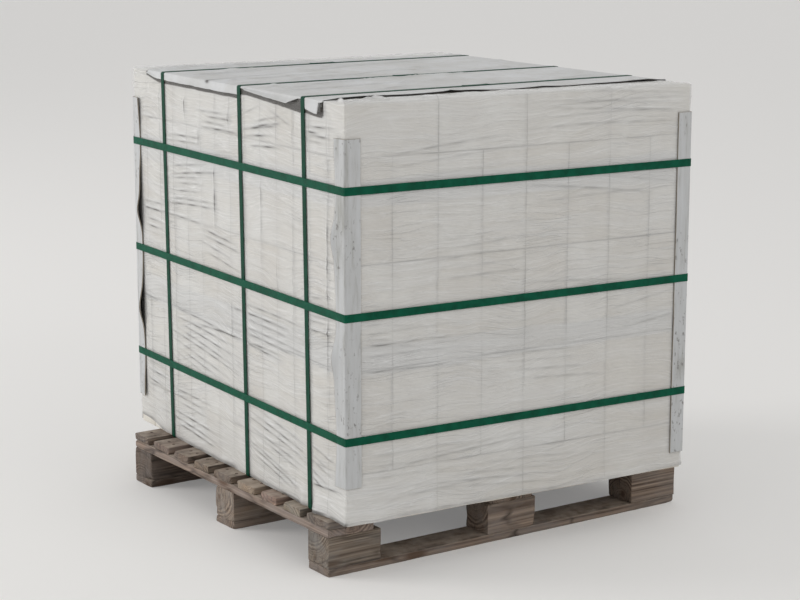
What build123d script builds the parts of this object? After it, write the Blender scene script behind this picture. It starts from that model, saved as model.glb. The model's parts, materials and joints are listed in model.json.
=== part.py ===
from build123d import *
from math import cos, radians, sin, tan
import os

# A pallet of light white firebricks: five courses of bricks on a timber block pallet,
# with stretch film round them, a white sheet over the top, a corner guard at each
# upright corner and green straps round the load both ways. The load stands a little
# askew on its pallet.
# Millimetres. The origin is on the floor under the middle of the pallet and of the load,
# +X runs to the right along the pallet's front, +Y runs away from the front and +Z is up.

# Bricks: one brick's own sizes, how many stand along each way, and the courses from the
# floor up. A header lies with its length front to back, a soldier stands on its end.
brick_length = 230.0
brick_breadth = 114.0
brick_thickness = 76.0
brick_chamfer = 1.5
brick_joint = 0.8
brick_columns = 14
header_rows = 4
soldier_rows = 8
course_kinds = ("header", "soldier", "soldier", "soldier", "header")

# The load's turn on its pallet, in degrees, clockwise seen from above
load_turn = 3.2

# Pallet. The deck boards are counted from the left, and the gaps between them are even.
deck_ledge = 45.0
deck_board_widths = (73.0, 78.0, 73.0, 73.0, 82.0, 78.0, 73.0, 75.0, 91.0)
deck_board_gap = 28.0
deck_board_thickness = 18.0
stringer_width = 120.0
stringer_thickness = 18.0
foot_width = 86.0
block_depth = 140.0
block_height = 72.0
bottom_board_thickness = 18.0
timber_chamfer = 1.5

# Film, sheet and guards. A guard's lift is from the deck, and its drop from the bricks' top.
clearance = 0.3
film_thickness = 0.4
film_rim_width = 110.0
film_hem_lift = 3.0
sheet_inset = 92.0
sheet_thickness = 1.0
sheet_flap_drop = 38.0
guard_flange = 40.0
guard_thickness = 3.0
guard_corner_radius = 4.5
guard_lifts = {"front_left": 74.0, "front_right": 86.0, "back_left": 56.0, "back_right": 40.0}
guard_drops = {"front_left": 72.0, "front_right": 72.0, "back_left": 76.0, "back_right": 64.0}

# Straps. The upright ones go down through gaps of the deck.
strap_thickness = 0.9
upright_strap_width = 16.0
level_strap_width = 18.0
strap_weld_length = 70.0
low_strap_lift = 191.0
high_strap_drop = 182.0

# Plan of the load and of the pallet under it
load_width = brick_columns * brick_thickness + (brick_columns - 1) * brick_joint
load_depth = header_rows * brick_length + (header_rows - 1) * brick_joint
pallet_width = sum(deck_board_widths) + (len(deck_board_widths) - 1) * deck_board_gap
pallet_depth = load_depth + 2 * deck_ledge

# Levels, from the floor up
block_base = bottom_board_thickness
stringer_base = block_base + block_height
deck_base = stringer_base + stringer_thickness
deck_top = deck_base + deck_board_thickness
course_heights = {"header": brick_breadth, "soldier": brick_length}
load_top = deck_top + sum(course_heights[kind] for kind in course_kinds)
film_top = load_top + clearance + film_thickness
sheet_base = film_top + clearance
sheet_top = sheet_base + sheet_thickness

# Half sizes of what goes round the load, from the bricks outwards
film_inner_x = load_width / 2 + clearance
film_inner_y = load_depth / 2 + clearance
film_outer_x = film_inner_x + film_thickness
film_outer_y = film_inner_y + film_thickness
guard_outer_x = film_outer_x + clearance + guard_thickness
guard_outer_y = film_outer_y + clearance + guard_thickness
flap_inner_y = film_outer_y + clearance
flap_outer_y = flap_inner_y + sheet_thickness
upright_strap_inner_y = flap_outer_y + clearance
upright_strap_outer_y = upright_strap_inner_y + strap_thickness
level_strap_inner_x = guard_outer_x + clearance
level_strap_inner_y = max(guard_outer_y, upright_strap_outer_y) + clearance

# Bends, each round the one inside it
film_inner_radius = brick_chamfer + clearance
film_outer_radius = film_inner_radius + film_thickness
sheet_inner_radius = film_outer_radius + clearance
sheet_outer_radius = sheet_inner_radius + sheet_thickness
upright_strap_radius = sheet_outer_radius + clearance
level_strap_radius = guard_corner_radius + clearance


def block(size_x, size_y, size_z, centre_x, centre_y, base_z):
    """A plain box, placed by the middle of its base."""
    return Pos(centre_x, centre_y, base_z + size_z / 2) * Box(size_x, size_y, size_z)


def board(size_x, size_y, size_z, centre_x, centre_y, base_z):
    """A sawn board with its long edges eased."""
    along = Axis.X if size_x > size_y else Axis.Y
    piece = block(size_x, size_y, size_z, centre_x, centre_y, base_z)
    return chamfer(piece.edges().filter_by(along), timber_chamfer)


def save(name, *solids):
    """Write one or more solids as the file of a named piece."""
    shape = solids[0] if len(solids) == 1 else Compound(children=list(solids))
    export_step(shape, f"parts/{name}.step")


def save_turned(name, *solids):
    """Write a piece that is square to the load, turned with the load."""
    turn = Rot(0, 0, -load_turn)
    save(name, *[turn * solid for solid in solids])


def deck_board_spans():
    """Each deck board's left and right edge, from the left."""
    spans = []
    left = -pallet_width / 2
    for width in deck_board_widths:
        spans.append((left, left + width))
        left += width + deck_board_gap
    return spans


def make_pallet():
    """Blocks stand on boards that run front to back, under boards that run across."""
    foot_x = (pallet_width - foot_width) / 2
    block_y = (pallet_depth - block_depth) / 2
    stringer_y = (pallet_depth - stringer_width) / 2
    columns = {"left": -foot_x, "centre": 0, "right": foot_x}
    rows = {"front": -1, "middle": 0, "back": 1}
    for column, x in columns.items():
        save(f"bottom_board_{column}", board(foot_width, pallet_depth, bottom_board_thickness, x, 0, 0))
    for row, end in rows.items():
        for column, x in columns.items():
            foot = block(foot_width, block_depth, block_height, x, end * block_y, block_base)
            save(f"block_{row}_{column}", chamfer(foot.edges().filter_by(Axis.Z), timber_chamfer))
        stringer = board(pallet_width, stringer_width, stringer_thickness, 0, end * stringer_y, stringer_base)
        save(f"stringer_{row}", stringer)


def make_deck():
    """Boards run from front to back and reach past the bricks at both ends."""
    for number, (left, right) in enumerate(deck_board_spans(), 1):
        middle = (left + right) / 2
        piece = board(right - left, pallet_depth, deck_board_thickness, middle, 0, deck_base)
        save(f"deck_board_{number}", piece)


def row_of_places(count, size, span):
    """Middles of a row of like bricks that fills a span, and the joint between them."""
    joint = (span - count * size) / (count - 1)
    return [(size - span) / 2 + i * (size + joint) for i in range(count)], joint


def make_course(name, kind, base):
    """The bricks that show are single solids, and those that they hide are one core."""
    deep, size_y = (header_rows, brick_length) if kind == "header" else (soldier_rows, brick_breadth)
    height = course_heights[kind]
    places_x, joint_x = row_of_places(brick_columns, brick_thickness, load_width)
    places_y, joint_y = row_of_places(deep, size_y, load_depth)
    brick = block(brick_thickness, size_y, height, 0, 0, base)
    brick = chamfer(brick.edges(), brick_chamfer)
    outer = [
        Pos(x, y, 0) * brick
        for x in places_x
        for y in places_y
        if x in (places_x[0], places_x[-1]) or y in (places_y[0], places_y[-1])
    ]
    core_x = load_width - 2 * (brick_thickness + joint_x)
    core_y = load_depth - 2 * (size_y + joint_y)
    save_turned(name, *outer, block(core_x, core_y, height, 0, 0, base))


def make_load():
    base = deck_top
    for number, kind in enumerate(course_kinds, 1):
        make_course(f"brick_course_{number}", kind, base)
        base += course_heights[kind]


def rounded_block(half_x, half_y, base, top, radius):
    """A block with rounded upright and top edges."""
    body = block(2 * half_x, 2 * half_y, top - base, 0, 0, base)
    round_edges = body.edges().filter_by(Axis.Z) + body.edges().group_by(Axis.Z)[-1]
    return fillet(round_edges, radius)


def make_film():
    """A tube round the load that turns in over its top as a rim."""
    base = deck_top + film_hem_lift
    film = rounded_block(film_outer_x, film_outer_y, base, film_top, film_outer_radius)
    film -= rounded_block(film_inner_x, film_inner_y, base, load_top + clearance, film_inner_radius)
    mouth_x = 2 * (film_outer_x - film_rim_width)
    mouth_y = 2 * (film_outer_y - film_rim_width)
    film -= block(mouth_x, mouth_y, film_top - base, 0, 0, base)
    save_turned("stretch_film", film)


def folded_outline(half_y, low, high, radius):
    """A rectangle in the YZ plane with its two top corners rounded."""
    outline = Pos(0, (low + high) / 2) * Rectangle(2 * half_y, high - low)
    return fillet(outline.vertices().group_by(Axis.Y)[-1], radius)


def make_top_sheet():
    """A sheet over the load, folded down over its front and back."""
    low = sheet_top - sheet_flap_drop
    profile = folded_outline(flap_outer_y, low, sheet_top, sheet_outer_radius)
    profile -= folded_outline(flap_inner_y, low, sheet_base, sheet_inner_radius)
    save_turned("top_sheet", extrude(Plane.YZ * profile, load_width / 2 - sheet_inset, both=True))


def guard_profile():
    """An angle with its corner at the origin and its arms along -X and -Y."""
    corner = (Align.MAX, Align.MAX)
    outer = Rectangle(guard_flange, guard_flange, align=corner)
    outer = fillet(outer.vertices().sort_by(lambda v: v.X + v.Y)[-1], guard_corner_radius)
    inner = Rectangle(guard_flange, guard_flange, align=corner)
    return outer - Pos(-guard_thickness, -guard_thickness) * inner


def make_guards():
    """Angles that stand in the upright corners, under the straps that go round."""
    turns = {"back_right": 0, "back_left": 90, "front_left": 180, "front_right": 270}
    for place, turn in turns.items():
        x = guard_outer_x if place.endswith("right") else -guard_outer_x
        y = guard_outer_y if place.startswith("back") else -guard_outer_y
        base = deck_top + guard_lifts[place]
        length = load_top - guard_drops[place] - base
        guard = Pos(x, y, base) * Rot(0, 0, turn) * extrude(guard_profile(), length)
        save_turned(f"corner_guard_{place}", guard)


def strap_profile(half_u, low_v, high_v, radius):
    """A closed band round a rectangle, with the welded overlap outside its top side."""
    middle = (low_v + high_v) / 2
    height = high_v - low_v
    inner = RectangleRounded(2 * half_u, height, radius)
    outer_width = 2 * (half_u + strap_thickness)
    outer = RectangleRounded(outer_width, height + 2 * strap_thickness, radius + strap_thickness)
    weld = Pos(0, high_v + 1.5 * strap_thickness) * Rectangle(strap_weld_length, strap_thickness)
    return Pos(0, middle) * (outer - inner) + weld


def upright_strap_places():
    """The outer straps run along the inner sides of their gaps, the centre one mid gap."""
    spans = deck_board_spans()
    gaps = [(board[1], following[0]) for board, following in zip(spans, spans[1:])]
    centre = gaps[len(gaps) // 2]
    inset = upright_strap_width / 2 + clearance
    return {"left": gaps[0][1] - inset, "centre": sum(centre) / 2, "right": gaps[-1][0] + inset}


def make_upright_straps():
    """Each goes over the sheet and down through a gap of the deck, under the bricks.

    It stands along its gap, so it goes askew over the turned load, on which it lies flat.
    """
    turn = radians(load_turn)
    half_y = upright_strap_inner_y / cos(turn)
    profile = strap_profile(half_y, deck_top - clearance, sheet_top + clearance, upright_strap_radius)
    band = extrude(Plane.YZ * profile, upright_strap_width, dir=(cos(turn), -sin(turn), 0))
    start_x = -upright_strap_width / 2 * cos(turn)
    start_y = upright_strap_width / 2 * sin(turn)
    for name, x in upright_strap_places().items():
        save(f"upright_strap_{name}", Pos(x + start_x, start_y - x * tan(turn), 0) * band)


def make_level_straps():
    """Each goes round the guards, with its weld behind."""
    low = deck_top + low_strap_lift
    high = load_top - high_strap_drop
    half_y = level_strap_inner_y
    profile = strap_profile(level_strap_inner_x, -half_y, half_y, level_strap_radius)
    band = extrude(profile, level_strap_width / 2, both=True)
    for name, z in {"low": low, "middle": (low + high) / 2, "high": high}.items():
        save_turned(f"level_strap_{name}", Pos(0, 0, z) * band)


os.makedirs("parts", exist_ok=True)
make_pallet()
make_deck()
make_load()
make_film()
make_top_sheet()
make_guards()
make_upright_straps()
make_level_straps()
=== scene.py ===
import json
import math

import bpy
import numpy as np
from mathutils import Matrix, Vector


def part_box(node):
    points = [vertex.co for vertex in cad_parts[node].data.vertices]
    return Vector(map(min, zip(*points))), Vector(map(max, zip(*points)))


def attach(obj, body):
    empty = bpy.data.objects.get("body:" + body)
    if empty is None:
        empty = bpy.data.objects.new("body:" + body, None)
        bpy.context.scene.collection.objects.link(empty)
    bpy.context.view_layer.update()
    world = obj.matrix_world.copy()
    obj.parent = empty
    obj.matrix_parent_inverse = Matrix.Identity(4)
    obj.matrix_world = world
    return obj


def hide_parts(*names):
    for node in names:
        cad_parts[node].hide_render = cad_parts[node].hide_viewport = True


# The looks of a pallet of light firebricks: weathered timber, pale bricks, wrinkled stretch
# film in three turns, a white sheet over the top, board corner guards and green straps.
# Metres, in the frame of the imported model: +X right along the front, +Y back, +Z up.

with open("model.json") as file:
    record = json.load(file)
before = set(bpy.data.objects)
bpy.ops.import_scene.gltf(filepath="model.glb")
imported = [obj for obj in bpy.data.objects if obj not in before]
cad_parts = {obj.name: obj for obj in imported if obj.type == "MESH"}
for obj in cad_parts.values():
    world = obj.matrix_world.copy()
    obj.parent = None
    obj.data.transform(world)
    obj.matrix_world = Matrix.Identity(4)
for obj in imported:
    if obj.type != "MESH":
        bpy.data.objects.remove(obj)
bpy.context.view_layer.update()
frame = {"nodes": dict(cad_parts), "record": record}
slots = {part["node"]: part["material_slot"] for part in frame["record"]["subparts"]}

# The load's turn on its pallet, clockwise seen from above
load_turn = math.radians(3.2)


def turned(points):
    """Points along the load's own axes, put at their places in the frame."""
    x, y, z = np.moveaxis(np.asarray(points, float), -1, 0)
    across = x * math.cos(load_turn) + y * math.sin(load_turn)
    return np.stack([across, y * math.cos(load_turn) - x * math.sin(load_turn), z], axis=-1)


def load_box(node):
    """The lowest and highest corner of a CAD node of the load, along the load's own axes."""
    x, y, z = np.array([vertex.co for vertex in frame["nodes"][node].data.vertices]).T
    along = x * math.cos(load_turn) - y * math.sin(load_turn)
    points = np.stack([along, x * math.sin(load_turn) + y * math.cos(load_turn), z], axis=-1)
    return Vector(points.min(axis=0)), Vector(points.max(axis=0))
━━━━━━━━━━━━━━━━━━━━
→ **Stated goal**:
Start with the line that contains "start_y = upright_strap_width" and end with the line that contains "cad_parts[node].hide_render = cad_parts[node].hide_viewport"; give those lines again exactly, and no others.

→ **The reply**:
    start_y = upright_strap_width / 2 * sin(turn)
    for name, x in upright_strap_places().items():
        save(f"upright_strap_{name}", Pos(x + start_x, start_y - x * tan(turn), 0) * band)


def make_level_straps():
    """Each goes round the guards, with its weld behind."""
    low = deck_top + low_strap_lift
    high = load_top - high_strap_drop
    half_y = level_strap_inner_y
    profile = strap_profile(level_strap_inner_x, -half_y, half_y, level_strap_radius)
    band = extrude(profile, level_strap_width / 2, both=True)
    for name, z in {"low": low, "middle": (low + high) / 2, "high": high}.items():
        save_turned(f"level_strap_{name}", Pos(0, 0, z) * band)


os.makedirs("parts", exist_ok=True)
make_pallet()
make_deck()
make_load()
make_film()
make_top_sheet()
make_guards()
make_upright_straps()
make_level_straps()
=== scene.py ===
import json
import math

import bpy
import numpy as np
from mathutils import Matrix, Vector


def part_box(node):
    points = [vertex.co for vertex in cad_parts[node].data.vertices]
    return Vector(map(min, zip(*points))), Vector(map(max, zip(*points)))


def attach(obj, body):
    empty = bpy.data.objects.get("body:" + body)
    if empty is None:
        empty = bpy.data.objects.new("body:" + body, None)
        bpy.context.scene.collection.objects.link(empty)
    bpy.context.view_layer.update()
    world = obj.matrix_world.copy()
    obj.parent = empty
    obj.matrix_parent_inverse = Matrix.Identity(4)
    obj.matrix_world = world
    return obj


def hide_parts(*names):
    for node in names:
        cad_parts[node].hide_render = cad_parts[node].hide_viewport = True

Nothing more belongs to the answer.